■ TASK GOAL ■
Wherever the string "bending" appears in a line, extract that line.

■ ENTRIES PROVIDED ■
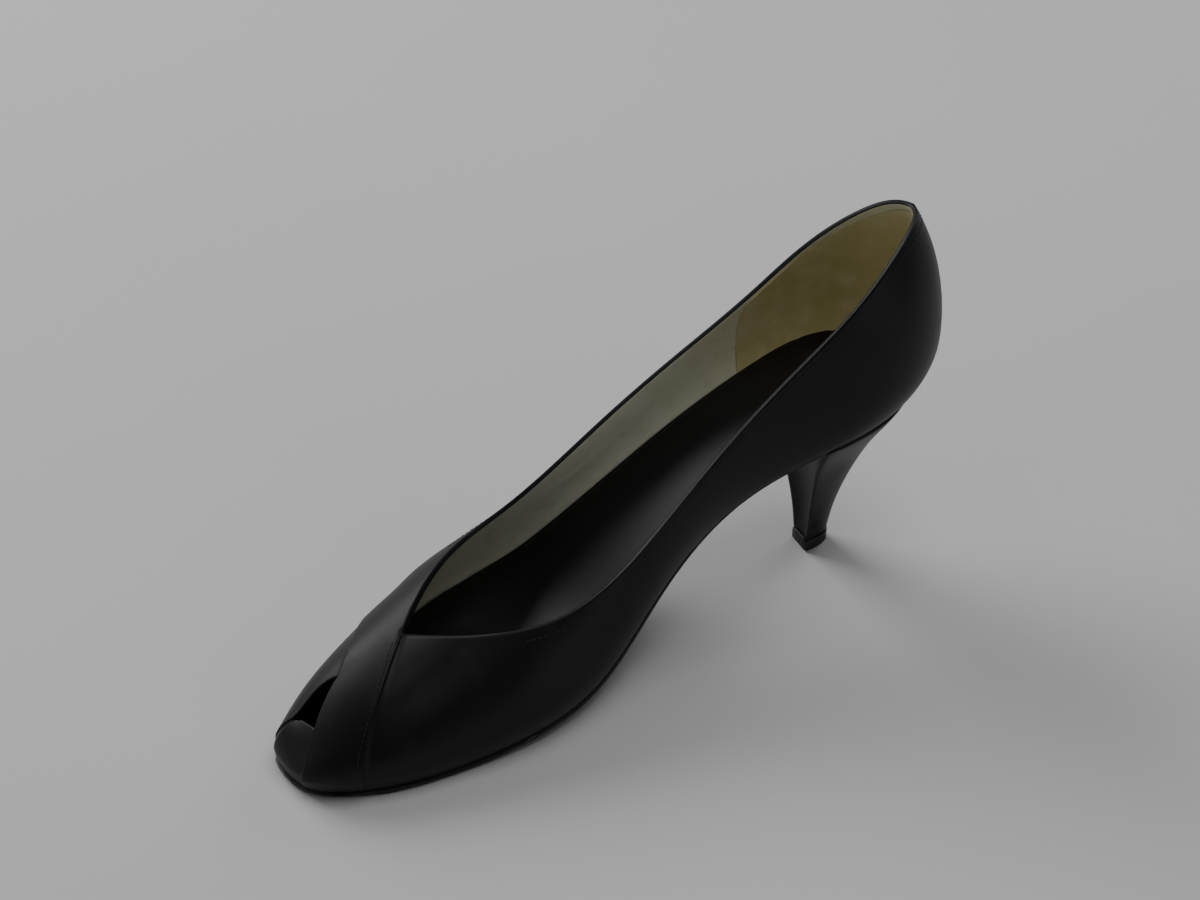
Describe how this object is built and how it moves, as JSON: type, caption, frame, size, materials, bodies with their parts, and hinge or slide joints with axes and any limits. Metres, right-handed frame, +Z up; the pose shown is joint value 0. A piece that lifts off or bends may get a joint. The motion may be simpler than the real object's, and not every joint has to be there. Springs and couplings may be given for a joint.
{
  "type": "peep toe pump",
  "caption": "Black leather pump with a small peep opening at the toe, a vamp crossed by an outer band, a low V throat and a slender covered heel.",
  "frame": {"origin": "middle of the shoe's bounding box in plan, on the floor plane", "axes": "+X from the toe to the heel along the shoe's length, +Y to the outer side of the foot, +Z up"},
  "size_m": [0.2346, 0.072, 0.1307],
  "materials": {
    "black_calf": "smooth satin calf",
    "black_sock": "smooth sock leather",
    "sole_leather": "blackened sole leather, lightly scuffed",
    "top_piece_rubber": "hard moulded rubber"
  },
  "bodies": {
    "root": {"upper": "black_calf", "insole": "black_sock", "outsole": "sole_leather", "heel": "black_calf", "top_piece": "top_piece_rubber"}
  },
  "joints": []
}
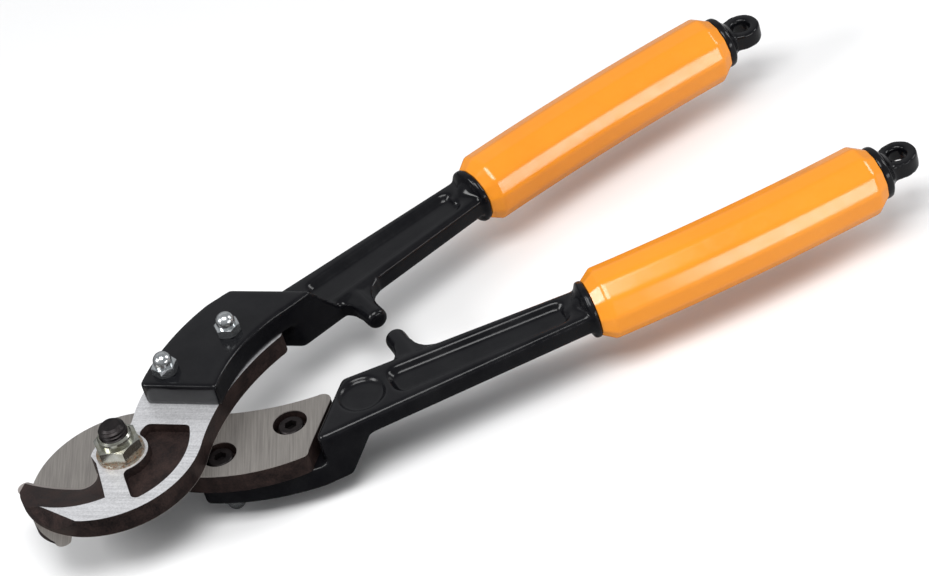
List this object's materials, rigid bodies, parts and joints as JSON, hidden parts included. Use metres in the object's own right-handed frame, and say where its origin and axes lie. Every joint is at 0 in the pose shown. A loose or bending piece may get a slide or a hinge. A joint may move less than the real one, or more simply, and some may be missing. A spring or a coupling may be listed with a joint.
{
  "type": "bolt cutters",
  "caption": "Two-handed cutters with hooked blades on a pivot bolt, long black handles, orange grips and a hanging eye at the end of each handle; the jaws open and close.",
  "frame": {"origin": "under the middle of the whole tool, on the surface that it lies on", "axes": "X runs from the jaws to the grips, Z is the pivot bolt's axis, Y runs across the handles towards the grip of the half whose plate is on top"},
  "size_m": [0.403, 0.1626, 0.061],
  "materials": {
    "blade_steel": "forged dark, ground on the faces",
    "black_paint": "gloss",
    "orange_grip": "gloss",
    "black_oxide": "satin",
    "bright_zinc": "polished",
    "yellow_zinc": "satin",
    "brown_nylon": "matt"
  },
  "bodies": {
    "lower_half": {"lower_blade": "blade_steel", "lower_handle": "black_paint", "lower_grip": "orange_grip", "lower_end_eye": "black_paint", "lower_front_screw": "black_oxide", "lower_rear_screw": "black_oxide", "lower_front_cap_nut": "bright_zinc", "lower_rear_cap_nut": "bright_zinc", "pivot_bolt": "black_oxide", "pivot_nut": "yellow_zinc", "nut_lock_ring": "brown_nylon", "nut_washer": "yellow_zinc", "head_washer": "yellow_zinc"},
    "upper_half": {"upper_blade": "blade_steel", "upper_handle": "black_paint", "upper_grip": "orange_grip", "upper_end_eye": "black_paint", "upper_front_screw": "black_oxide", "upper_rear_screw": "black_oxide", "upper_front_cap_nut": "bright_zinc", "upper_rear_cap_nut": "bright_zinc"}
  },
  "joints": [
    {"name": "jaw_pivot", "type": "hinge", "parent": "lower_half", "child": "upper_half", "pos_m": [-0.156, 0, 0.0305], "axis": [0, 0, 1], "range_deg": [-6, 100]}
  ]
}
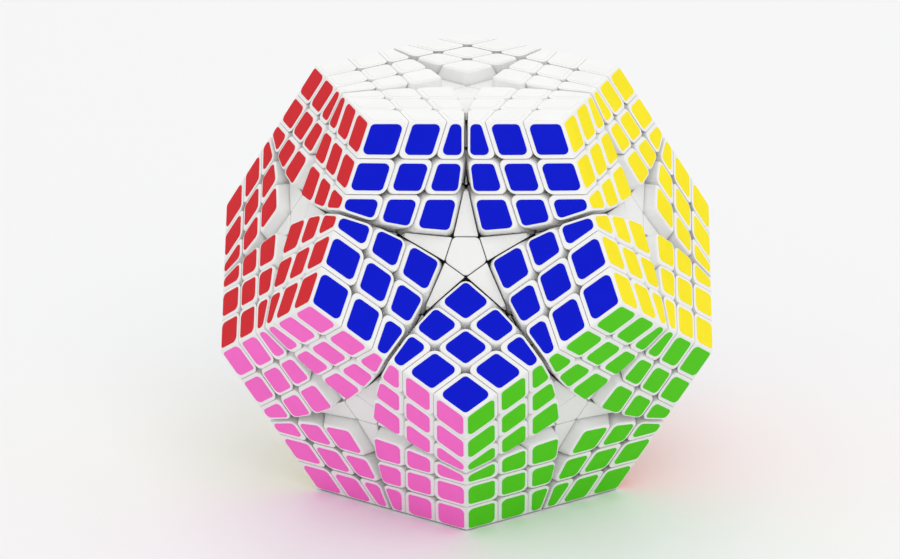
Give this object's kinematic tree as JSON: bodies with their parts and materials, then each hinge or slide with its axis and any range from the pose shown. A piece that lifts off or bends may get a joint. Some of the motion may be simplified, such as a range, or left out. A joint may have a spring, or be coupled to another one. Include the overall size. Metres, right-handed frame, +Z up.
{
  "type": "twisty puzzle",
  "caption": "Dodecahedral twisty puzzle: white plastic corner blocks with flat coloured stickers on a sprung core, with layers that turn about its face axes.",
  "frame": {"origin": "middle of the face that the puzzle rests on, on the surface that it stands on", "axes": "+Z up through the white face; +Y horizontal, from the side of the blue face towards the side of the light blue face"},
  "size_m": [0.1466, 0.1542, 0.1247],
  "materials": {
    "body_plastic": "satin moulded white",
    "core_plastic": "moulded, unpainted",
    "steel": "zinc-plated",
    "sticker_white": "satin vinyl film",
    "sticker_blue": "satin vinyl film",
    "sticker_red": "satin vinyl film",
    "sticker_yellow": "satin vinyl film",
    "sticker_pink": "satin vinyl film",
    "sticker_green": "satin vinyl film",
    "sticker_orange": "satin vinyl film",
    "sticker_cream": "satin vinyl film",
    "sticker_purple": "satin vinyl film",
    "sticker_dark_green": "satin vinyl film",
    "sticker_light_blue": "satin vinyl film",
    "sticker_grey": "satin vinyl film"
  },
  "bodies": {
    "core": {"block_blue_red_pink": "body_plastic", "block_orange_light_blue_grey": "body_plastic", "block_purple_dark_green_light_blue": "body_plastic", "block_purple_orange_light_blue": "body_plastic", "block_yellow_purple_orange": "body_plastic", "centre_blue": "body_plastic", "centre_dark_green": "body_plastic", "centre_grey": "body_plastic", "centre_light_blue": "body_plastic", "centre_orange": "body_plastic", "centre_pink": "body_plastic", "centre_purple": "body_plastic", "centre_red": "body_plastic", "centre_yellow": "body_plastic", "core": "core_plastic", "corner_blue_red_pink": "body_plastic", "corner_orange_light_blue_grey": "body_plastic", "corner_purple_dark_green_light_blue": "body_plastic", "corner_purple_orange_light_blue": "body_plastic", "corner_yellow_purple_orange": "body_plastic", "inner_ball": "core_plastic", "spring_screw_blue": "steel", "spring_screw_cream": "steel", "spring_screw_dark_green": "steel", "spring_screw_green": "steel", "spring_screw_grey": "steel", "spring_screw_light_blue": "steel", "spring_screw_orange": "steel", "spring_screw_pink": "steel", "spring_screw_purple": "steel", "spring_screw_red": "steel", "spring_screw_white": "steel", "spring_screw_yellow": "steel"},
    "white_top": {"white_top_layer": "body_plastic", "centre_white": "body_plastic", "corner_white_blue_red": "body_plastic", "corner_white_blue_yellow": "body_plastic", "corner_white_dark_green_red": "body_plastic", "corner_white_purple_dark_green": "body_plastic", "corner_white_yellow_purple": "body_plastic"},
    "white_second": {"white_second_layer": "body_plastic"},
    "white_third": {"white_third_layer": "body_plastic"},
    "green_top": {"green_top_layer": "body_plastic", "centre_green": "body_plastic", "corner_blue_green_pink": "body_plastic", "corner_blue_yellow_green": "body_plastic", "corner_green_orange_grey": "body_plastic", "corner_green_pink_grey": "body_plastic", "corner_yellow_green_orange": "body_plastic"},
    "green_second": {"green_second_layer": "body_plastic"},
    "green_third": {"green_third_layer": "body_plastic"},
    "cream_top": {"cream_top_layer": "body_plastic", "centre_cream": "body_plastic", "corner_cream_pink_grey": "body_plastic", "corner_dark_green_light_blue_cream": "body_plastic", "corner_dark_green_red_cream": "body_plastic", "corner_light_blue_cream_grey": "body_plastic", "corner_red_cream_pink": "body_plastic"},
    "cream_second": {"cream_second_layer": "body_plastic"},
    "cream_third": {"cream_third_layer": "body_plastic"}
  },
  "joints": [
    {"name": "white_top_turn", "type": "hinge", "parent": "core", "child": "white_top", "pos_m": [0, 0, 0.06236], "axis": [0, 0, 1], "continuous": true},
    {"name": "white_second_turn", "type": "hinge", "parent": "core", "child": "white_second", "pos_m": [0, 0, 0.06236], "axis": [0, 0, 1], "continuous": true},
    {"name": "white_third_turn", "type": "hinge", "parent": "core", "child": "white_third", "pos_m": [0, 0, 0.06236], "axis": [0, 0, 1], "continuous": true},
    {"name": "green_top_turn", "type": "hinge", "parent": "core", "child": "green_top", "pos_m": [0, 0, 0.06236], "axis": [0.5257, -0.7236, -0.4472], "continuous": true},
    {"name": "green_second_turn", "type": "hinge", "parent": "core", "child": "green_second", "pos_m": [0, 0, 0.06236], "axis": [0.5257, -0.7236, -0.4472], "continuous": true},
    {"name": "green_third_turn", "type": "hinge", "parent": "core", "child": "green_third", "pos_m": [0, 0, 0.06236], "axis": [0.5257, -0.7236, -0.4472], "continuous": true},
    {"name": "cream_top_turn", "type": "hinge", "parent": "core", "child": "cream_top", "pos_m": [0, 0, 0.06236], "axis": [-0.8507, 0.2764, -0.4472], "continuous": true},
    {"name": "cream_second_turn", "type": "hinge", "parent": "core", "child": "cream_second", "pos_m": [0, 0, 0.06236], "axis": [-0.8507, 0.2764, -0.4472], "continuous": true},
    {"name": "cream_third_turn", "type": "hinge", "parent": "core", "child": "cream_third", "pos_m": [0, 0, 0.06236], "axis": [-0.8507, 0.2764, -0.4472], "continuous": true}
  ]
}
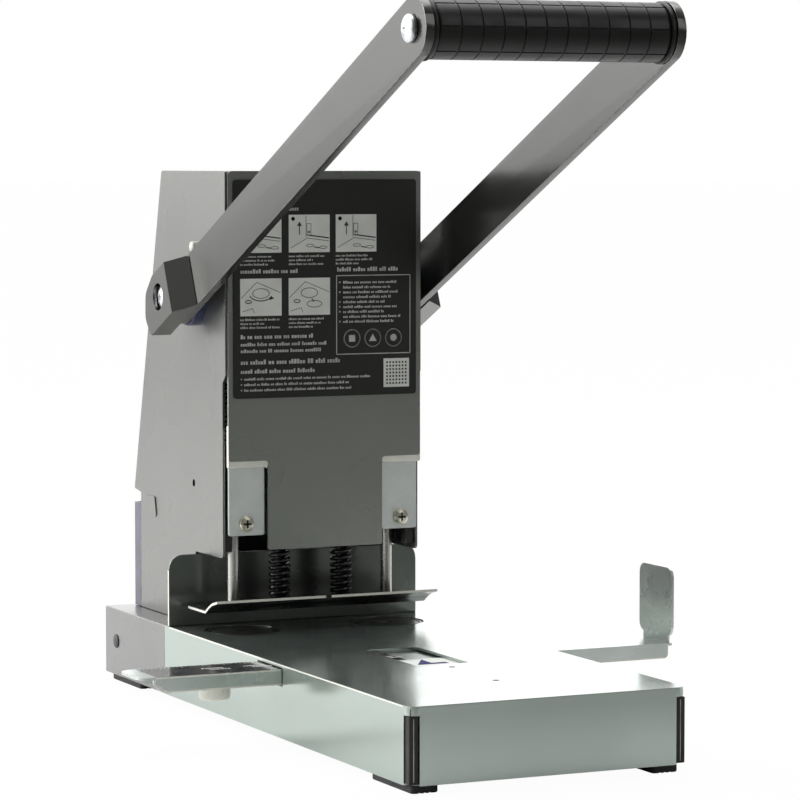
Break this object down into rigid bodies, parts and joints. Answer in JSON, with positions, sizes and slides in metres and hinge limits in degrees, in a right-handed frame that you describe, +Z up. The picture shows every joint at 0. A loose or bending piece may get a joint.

■ ANSWER FOR THIS EXERCISE ■
List this object's materials, rigid bodies, parts and joints as JSON, hidden parts included. Use metres in the object's own right-handed frame, and say where its origin and axes lie. Every joint is at 0 in the pose shown. A loose or bending piece may get a slide or a hinge. A joint may move less than the real one, or more simply, and some may be missing. A spring or a coupling may be listed with a joint.
Break this object down into rigid bodies, parts and joints. Answer in JSON, with positions, sizes and slides in metres and hinge limits in degrees, in a right-handed frame that you describe, +Z up. The picture shows every joint at 0. A loose or bending piece may get a joint.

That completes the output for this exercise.